[START]
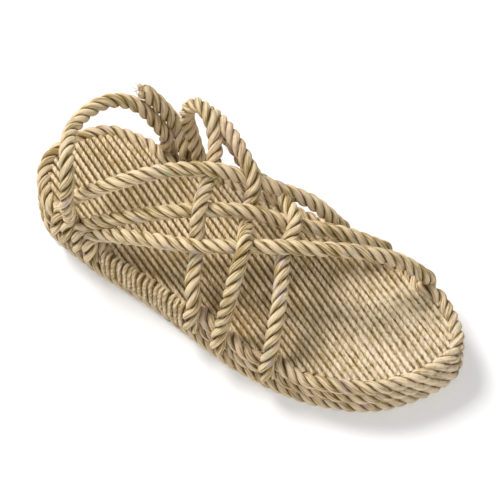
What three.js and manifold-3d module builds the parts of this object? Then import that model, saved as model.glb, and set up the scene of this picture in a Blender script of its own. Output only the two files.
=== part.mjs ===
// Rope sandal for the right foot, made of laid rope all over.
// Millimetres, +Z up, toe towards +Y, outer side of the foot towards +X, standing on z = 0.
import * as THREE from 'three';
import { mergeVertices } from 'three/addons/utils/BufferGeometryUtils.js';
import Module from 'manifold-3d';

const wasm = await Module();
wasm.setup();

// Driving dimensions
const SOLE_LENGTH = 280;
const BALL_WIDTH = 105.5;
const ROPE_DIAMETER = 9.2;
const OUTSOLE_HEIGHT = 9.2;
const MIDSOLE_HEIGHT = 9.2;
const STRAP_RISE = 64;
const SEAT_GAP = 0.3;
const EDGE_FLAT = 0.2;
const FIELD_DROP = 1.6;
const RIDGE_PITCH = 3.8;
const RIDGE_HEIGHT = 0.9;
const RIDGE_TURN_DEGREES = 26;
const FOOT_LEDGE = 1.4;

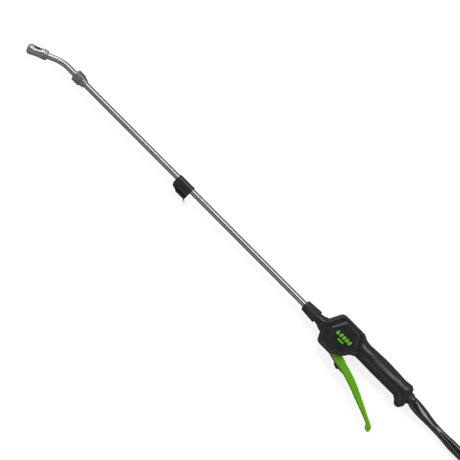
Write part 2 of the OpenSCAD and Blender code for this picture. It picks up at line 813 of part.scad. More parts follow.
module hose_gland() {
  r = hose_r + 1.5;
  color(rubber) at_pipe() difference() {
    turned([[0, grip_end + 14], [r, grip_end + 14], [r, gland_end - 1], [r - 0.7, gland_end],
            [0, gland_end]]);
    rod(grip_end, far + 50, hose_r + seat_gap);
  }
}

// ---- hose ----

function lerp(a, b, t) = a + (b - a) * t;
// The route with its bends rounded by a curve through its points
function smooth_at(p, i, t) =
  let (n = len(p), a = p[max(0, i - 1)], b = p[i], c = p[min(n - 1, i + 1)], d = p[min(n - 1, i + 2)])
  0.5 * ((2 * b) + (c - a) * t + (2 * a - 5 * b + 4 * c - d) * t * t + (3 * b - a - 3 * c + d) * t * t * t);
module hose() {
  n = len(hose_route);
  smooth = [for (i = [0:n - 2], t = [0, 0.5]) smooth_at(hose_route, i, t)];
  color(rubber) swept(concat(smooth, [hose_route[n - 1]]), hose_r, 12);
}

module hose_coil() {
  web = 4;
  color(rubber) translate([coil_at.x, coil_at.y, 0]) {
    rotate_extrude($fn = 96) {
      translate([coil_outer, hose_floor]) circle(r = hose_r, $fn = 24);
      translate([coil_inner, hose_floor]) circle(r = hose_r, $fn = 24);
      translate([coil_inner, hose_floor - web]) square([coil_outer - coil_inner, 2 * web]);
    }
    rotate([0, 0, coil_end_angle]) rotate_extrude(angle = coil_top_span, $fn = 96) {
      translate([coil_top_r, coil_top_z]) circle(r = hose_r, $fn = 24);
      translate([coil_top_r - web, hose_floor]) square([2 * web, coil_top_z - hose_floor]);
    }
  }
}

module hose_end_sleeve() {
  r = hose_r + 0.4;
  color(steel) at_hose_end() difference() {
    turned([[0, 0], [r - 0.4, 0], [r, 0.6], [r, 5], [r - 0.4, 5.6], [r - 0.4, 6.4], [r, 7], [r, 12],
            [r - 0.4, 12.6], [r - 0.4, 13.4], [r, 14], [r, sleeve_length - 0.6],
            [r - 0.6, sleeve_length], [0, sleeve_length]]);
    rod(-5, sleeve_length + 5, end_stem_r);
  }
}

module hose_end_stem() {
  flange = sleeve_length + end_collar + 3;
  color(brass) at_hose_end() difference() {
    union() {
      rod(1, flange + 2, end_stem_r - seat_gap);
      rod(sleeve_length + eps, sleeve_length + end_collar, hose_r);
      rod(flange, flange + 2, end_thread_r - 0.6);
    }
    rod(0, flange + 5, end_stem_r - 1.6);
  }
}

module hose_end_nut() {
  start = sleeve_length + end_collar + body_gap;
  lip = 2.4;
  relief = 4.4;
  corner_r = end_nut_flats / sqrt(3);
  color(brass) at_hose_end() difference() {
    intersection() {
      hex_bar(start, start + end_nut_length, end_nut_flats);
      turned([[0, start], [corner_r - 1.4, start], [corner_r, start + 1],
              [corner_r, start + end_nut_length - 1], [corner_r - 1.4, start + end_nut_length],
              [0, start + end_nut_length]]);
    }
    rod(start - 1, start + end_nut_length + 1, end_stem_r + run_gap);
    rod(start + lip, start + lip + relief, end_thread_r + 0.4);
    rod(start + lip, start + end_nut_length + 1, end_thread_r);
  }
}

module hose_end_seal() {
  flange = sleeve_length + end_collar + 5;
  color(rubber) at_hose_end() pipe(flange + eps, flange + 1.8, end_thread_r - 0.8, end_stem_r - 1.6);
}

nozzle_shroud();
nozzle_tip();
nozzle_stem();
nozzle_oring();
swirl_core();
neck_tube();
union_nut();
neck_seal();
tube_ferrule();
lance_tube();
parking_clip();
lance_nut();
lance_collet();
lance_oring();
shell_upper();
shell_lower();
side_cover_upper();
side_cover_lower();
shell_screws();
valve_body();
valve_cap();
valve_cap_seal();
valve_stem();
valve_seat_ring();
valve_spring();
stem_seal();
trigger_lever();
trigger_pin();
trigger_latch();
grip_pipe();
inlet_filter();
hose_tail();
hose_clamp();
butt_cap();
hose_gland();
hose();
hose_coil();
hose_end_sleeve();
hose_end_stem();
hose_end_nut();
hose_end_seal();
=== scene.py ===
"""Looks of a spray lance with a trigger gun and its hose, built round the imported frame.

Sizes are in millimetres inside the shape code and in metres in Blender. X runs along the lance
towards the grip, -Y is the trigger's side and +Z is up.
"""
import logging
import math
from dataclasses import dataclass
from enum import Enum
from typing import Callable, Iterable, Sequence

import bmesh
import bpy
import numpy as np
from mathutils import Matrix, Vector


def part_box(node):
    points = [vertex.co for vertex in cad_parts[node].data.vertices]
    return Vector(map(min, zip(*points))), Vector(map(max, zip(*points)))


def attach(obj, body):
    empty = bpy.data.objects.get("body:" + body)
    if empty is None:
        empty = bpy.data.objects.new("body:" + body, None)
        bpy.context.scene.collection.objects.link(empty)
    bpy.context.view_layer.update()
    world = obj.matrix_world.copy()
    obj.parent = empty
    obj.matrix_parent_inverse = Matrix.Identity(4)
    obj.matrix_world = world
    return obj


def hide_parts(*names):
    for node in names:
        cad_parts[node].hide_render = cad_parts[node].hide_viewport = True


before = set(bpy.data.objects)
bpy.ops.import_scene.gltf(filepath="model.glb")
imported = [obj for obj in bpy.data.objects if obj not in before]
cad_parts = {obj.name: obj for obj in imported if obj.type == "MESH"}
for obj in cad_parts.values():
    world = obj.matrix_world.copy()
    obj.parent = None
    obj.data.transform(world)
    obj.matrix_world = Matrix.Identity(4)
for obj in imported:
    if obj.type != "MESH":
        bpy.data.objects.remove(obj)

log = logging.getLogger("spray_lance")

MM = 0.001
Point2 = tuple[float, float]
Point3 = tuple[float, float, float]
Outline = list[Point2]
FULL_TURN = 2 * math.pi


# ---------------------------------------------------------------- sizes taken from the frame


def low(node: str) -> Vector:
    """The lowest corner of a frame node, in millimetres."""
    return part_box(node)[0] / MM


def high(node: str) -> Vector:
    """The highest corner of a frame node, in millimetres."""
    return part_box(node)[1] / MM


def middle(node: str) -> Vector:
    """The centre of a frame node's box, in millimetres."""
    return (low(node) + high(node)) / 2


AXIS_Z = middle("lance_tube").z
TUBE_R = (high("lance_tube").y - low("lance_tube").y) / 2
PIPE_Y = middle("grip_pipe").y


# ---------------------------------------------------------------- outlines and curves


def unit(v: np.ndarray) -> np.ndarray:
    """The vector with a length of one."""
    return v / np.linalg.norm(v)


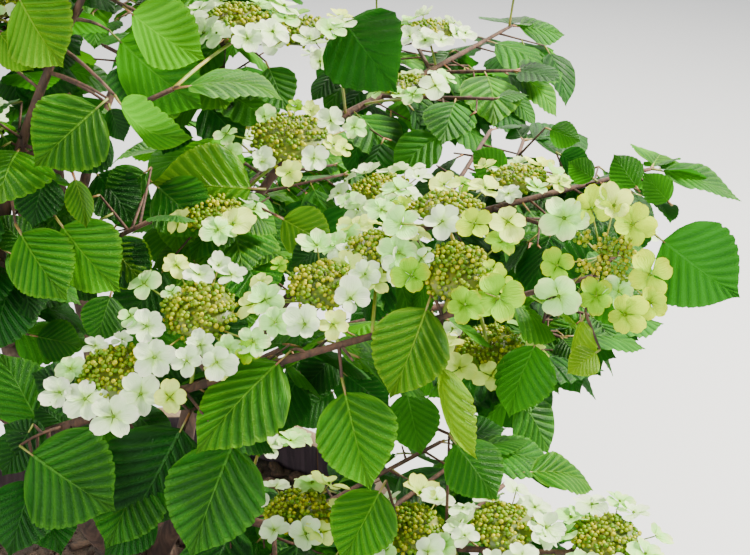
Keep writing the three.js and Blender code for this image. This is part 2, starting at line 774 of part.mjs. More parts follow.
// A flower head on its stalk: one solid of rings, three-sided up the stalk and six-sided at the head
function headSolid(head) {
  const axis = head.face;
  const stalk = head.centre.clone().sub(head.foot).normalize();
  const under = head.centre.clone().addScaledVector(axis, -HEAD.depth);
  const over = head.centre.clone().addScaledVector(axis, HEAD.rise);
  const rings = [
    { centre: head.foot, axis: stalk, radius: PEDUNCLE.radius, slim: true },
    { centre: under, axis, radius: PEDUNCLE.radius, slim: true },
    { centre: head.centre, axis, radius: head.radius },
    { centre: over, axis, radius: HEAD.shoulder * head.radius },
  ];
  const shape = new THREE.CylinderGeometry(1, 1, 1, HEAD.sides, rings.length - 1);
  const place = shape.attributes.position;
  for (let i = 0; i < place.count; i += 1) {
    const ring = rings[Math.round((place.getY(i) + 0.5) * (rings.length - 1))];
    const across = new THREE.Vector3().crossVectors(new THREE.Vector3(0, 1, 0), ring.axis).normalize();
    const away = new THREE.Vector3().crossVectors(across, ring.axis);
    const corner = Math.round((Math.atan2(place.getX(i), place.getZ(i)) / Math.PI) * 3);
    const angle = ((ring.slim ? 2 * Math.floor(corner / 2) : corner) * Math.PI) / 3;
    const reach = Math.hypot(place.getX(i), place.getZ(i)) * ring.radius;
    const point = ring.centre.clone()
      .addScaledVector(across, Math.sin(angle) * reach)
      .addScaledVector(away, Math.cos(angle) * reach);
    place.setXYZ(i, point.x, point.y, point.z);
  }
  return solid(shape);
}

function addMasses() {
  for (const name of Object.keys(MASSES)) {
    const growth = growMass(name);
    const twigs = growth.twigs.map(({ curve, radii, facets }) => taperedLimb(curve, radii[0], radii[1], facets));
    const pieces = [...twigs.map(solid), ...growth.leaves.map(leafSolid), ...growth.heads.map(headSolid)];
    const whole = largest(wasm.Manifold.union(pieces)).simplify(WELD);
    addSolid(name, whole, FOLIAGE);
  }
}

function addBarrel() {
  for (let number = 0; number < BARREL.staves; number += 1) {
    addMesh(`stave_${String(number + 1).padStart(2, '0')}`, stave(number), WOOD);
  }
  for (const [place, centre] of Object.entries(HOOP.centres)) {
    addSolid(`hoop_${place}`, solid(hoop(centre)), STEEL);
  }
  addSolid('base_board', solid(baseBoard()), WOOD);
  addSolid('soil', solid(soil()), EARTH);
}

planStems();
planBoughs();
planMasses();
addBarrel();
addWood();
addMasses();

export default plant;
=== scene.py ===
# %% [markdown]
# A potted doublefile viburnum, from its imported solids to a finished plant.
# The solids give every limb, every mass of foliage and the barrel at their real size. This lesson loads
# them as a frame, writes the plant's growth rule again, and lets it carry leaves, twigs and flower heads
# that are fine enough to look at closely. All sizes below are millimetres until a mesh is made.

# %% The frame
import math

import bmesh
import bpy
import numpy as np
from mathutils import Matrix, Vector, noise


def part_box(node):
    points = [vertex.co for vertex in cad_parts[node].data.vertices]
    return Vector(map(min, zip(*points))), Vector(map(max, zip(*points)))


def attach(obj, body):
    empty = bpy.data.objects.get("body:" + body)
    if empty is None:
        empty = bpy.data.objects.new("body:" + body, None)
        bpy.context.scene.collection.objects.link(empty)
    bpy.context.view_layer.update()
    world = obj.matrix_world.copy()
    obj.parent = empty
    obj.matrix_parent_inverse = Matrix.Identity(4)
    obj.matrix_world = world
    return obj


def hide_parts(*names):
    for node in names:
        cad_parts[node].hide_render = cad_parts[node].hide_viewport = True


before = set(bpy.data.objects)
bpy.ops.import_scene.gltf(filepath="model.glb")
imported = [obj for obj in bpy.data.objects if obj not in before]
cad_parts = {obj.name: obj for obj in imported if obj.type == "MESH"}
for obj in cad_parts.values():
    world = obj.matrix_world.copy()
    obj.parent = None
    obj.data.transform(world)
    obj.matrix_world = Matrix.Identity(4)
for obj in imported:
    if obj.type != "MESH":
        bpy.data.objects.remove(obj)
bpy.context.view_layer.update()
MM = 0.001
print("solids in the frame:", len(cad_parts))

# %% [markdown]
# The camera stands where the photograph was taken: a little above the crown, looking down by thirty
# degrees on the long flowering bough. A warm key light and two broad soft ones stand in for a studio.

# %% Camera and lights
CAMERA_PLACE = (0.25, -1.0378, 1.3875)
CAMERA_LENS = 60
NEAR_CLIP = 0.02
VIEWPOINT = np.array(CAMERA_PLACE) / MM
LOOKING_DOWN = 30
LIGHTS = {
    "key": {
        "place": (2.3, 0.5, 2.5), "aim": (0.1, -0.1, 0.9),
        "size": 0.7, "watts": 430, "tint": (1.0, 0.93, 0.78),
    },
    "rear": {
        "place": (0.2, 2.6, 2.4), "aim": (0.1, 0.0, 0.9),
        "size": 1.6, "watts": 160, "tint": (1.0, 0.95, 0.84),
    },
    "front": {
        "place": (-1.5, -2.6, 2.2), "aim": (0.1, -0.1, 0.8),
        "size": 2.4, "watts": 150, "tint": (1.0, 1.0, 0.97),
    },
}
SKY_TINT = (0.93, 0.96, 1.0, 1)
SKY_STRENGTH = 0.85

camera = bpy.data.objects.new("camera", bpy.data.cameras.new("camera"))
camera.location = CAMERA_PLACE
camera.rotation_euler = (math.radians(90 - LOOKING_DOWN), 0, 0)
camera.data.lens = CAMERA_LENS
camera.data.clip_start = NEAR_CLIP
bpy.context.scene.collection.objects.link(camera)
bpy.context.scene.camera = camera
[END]
** INSTRUCTION **
Return nothing but the lines from the start of the listing above through the line containing "wasm.setup();", exactly as given.

** EXPECTED OUTPUT **
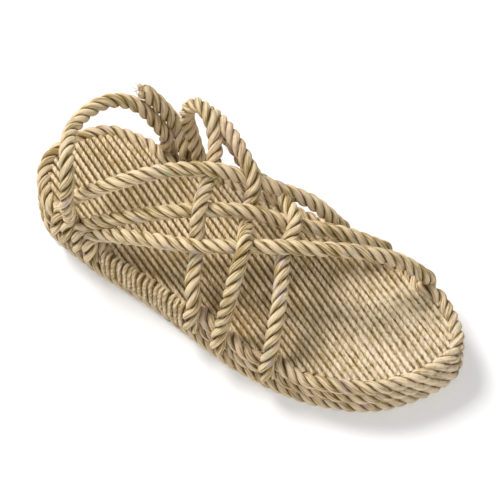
What three.js and manifold-3d module builds the parts of this object? Then import that model, saved as model.glb, and set up the scene of this picture in a Blender script of its own. Output only the two files.
=== part.mjs ===
// Rope sandal for the right foot, made of laid rope all over.
// Millimetres, +Z up, toe towards +Y, outer side of the foot towards +X, standing on z = 0.
import * as THREE from 'three';
import { mergeVertices } from 'three/addons/utils/BufferGeometryUtils.js';
import Module from 'manifold-3d';

const wasm = await Module();
wasm.setup();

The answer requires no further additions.